Still, I arrived in dream state. I don't even think it's jet lag with me, as I get off the plane barely remembering my name. Had some difficulty finding the guesthouse. I managed to get off at the right bus-stop, and was pretty sure I had found the right unmarked lane. Problem was, all I knew was the right block to go to - I didn't have an address & the owner forgot to tell me that there was no sign out front. There was no indication that this was anything but an abandonned squat, really - just a number on the door of a non-descript alley off Camden.
I finally found it by ringing bells on the doors of the handful of buildings that weren't posted with condemnation signs. What a lovely neighborhood. Yesterday evening I had to roll aside a beat-up & semi-comatose drunk Mick to get to the door. This, I guess, is what 55 euro buys you in the modern Europe. Pissing exchange rate. At least the place is nice and clean once you're inside.
I went for a random wander once I had settled in. The guesthouse owner had recommended I take a tourist bus that lets you get off and on at all the main sights of Dublin. He said it was the best way to see them all in one afternoon.
That sounded like a nightmare, rushing from Spot to Spot. And I had done close to no research for this trip, so I didn't even know what the Spots were. I imagine the bus as some sort of "See James Joyce's Dublin" horror, the literary equivalent of New York City's Sex and the City Tours.
So instead I wandered vaguely towards St. Stephen's Green & just figured I'd see what I'd see. And that took up most of the afternoon - I grabbed a brien panini and ate in the green, explored St. Stephen's and the Meridien Gardens, and popped in the National Gallery when that came into view. The last was pretty cool - there was an exhibition on the Fantastic in Irish Art, and the emphasis was on the end of the 19th and early 20th century artists who were combining Celtic mythology, Romantic poetry, and neo-Realism. I can't remember the name of a single artist, but some of the work was quite haunting.
And I can say I went to a museum, which satisfies people. It shows I'm a good tourist & all. When locals anywhere ask "what'd you do today" no one wants to here "I wandered aimlessly through the streets." They want you to See Things, and don't always understand that The Thing for me is the City itself. When I wander streets in a foregin land it helps fill in the empty spaces in the geographical map in my mind. More pieces of the puzzle fall into place, and a few more patterns become clear.
The Gardens were lovely, too. Before I left I sent in some comments as part of the Board on the Kapi`olani Park Master Plan - I wanted more trees, more walkways, and more divisions between the different areas of the park. No one else on the Board was impressed with my ideas. We are so far behind sometimes in Hawai`i, so shockingly far behind. I wish I could drag them by the ears across both oceans and show them how it's done here. Both parks were a mix of thick forest and open glens. Though you were in the center of the city, the city disappeared within feet of the sidewalk. The paths curved through and around the different parts of the parks, and each area felt like a seperate and private room sperated by thick walls of tree, bush, and flower. In one room tourists were eating lunch at the side of a pond. Another was full of lovers lying in the grass. A third had teens practicing soccer, and fourth was full of children in public school uniform tearing through the lawn.
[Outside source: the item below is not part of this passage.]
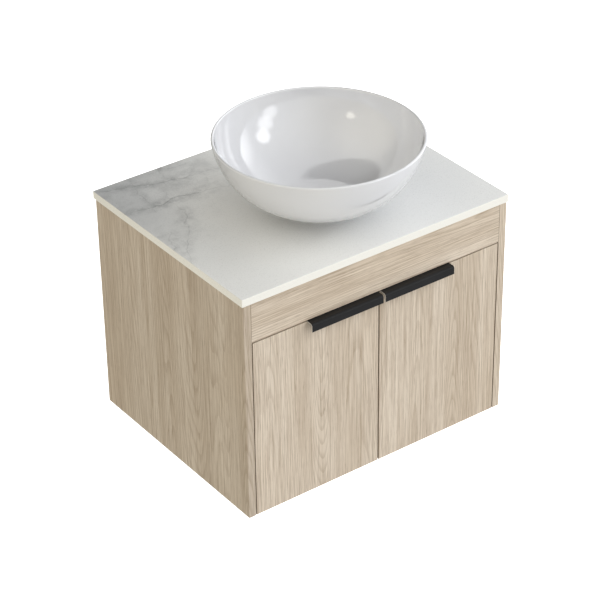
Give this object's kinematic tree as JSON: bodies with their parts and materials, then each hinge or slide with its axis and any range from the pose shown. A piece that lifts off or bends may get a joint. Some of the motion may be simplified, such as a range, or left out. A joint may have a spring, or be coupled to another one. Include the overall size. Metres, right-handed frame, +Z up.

I'm no sure that a Planning degree taught me how to improve American cities. Sometime I think it just showed me more acutely what we lack.
I napped, ate at my first pub (a pint of Guinness and Fish & Chips - predictable, nah?), and it was still light. I don't think the sun went down until close to ten, although it felt like it was going to set every minute after 3. I went to Temple Bar, which turned out to not be a bar after all, but an entire quarter given over to pubs, bands, and restaurants. I wasn't feeling very social yet, so stayed out of the crowded places. Ended up at a low key gay place, and it fit the bill. It was also fairly international. I met some Dubliners, of course, but also guys from Latvia, the Basque country, Brazil, the Czech Republic, and Italy. The energy was fairly low - turns out it's Belfast Pride this weekend, and a Bank Holiday (whatever that is), so a lot of the crowds were up north.
I meant to stay until midnight, but it was closer to 1:30 when I realized I couldn't go on & needed to crawl back to bed. The streets were alive, though, and I decided that a stroll through Temple Bar at closing time would make a pretty damn fine traditional Irish experience.
And it was. I was ready for Trainspotting and drunk shrieky UK girls and angry football hooligans. What I got instead was a full-on balls-out street party. A band had set up on the sidewalk and was playing for coin. The streets were full of dancers. Happy, drunk, silly Irish dancers. The music was some cross between Irish and New Orleans Jazz, and it rocked. The crowd made way once for an ambulance to get by, but otherwise there was no traffic on the street (as if anyone down here was sober enough to drive tonight) & the cops didn't seem to mind.
It didn't seem to matter who was with who - you passed down the street, you danced. I think I learned some new moves, even ...
I got to bed around 3am ... so this a.m. I'm not even going to attempt to do anything besides eat, and try and find the bus to Doolin.